No, Virginia, science doesn't work like that. The universe isn't a story you can just "choose". The virtue of the scientific method is that it gives a way to distinguish between stories that make you feel good and the real state of affairs, using hypothesis testing, strong skepticism, and peer review. Despite her Harvard education, Heffernan doesn't show any sign of understanding this. You'd think that would make her question the value of her Harvard Ph. D., instead of questioning the science that allows her to post drivel on Yahoo.

Heffernan reminds me of another journalist: Malcolm Muggeridge. Muggeridge didn't understand or care very much about science either; he once wrote, "It is true that in my lifetime more progress has been made in unravelling the composition and the mechanism of the material universe than previously in the whole of recorded history. This does not at all excite my mind, or even my curiosity." Muggeridge's lack of interest in science had consequences: he once confused a good photographic film with a miracle. That's the kind of nonsense that happens when you think the universe consists of stories whose truth you can just choose at your whim.
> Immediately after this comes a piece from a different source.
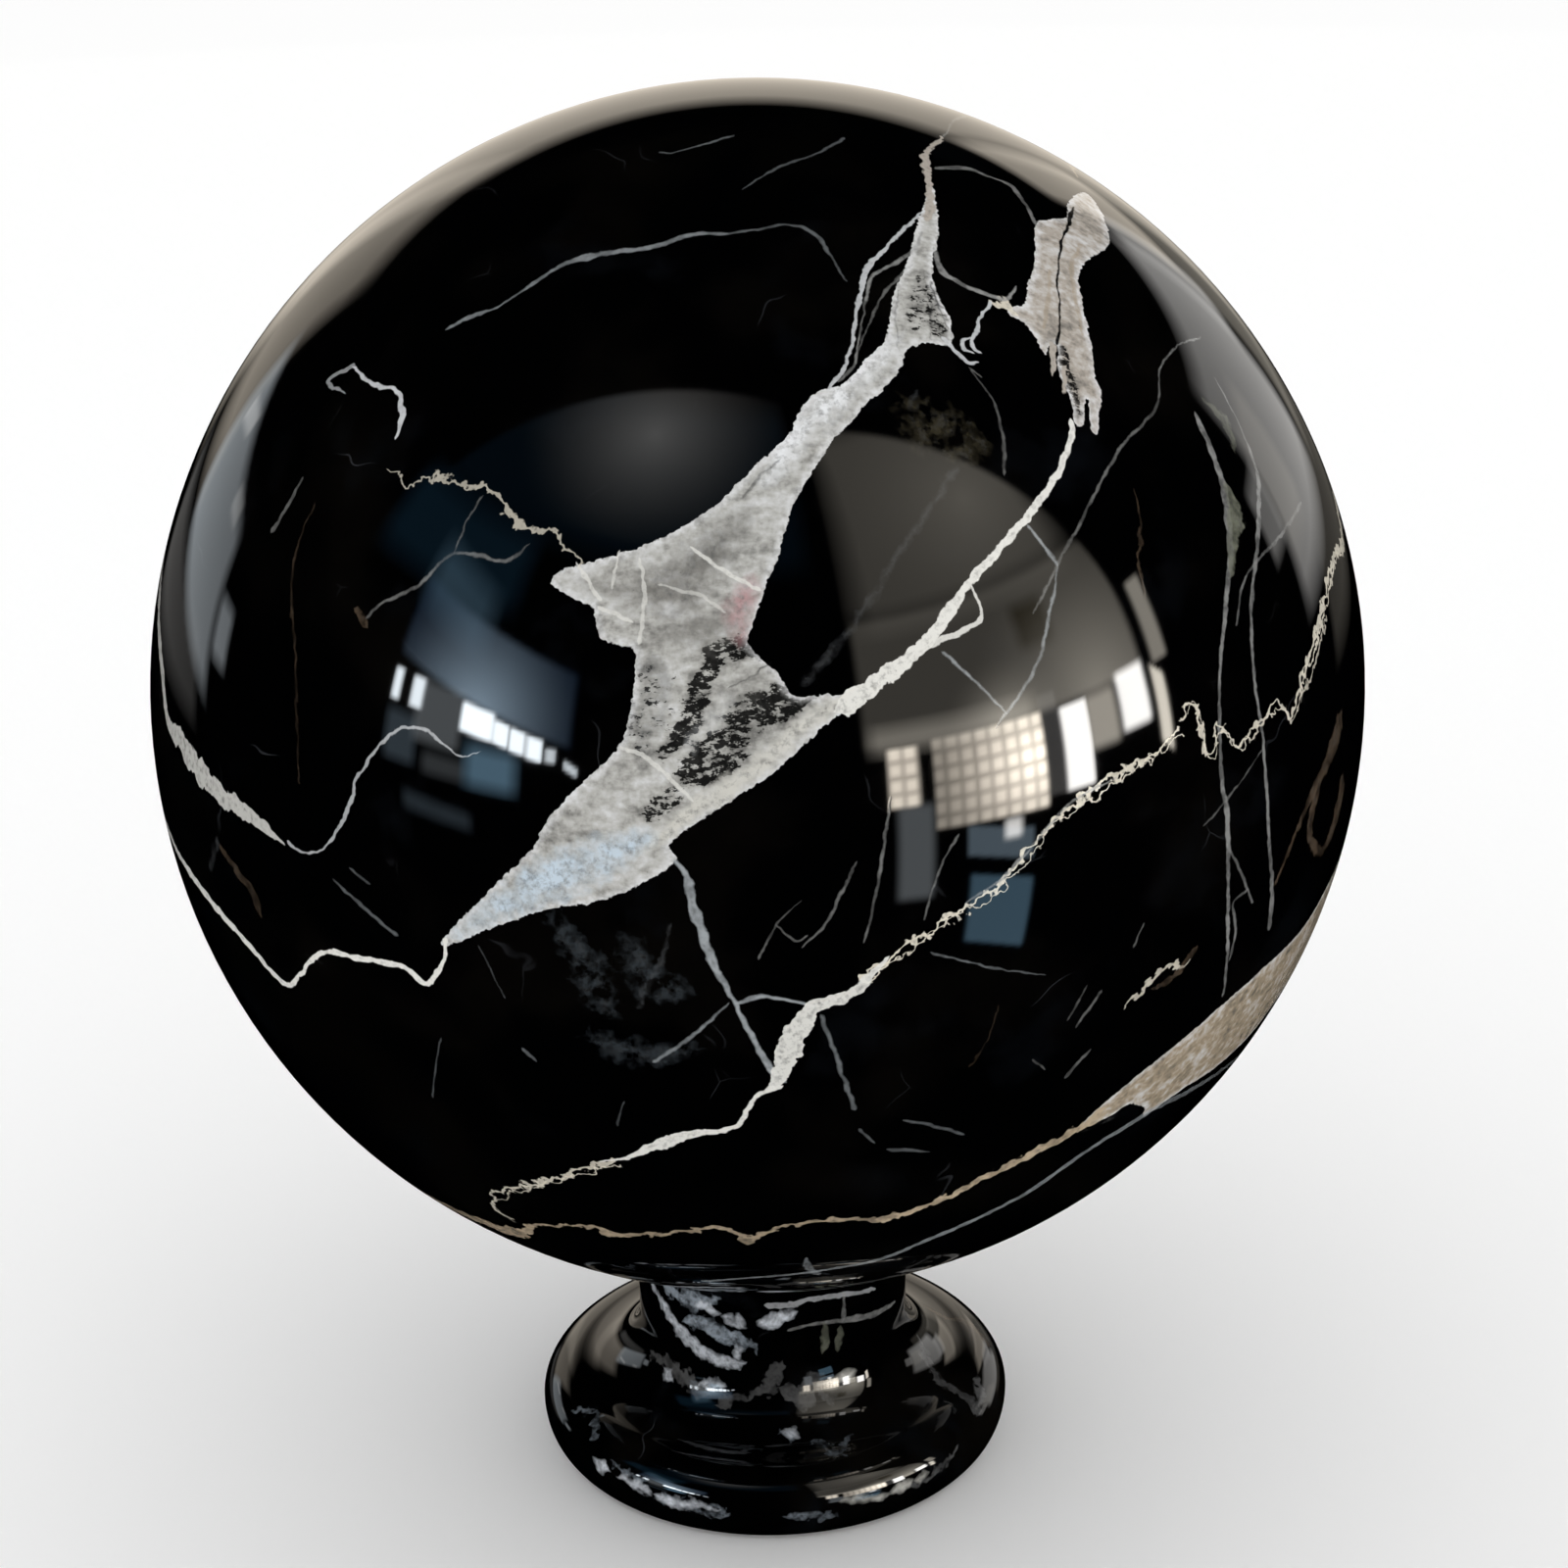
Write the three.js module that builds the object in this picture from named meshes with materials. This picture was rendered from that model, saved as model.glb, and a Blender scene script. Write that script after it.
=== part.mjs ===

Heffernan willingly exposed the limits of her competence and discredited herself. (In another example, she recommended a denialist blog here; it didn't seem to raise many alarm bells at the New York Times.) In the future, no responsible editor should hire her to cover science and technology. The real issue now is whether editors get the message Heffernan conveys, and do a better job assigning reporters to cover stories in their competence.

1 comment:

MNb said...

"1) Life is a story.
2) You can choose your story.
3) A story with God is the better story."
First of all I dispute 3. The story science tells - without any god of any kind - is vastly superior, beginning with the Big Bang and ending with me typing these words while living in an entirely other country than you.
Regarding 2: this has been debunked more than 25 years ago, when a physicist asked the question: and which story should the victims of Hiroshima and Nagasaki August 1945 have chosen to avoid the nasty consequences of the nuclear bombs?